I had this same problem and was worried about the number of people saying that air-fed is the ONLY thing to use.

However, after a little research I found that it's due to UK Health and Safety regs. In plenty of countries the rules say it's fine to use disposable masks.

I use one of these for occasional spraying and I'm still alive!

http://www.screwfix.com/p/dr-ger-p3-painters-half-mask-set/73127

The important thing to look for is the "A2" rated filters.

If I was spraying in a closed booth for long periods I'd get air-fed, but so far I've had no issues with that mask in a normal garage or outdoors.


----------



## squiggs (Oct 19, 2009)

dns said:


> I had this same problem and was worried about the number of people saying that air-fed is the ONLY thing to use.
> 
> However, after a little research I found that it's due to UK Health and Safety regs. In plenty of countries the rules say it's fine to use disposable masks.


In plenty of countries you can fit the whole family - Granddad, Grandmother, Mum, Dad two/three (or more) kids and maybe a couple of cousins onto a motorbike without crash helmets .... and then go to a DIY store, buy a ready made shed, strap it onto the bike and still get all the family back on board to get home.
But just cos they can can do it in their country it doesn't make it safe!


----------



## Aaran (Sep 18, 2007)

simple masks just are not up to the job if your laying alot of paint down.

and i would rather take my chances with a face mask in a booth with good extraction over a garage or any form of enclosed space with a face mask. a booth whilst enclosed will have a very good airflow through it to extract the nasties (and catch a good portion of them). the shed i painted 2 cars in was open air both ends and when spraying after half a car the place was full of overspray and it looked like heavy fog when looking out the open end. 
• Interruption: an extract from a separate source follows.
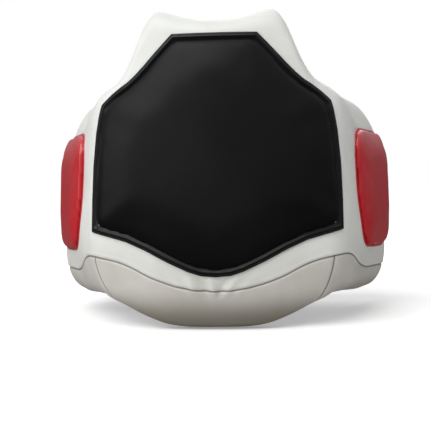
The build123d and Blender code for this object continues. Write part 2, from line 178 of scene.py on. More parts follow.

If you were only spraying a very very small patch on a car (ie like a small spot repair) i would chance it but those disposable masks are not good enough to filter out high concentrations of 2k for long periods

also the second most important thing is if you are spraying make sure you are in a suitable location. in a garage in a residential/built up area is not safe, i have always had farm units in the middle of nowhere when doing it for this reason. if your neighbors got a gob full of over spray and sued you if they had any problems you would be deep in the **** (iso can make asthma in a child alot worse, even dogs can get it on their paws and break out in an allergic reaction by walking over an area you have been spraying in) 

dont forget iso buildup takes years, and once you have got it any further exposure can cause instant breathing problems.


----------



## Tintin (Sep 3, 2006)

Thanks for the comments. I know some people are happy to use 2k at home, but I have ruled it out. Just not prepared to risk it, personally.

Had a look at a couple of primer data sheets which suggest 1.4 needle. Not found a basecoat data sheet recommendation, though other googling suggest 0.8.


----------



## squiggs (Oct 19, 2009)

Tintin said:


> Had a look at a couple of primer data sheets which suggest 1.4 needle. Not found a basecoat data sheet recommendation, though other googling suggest 0.8.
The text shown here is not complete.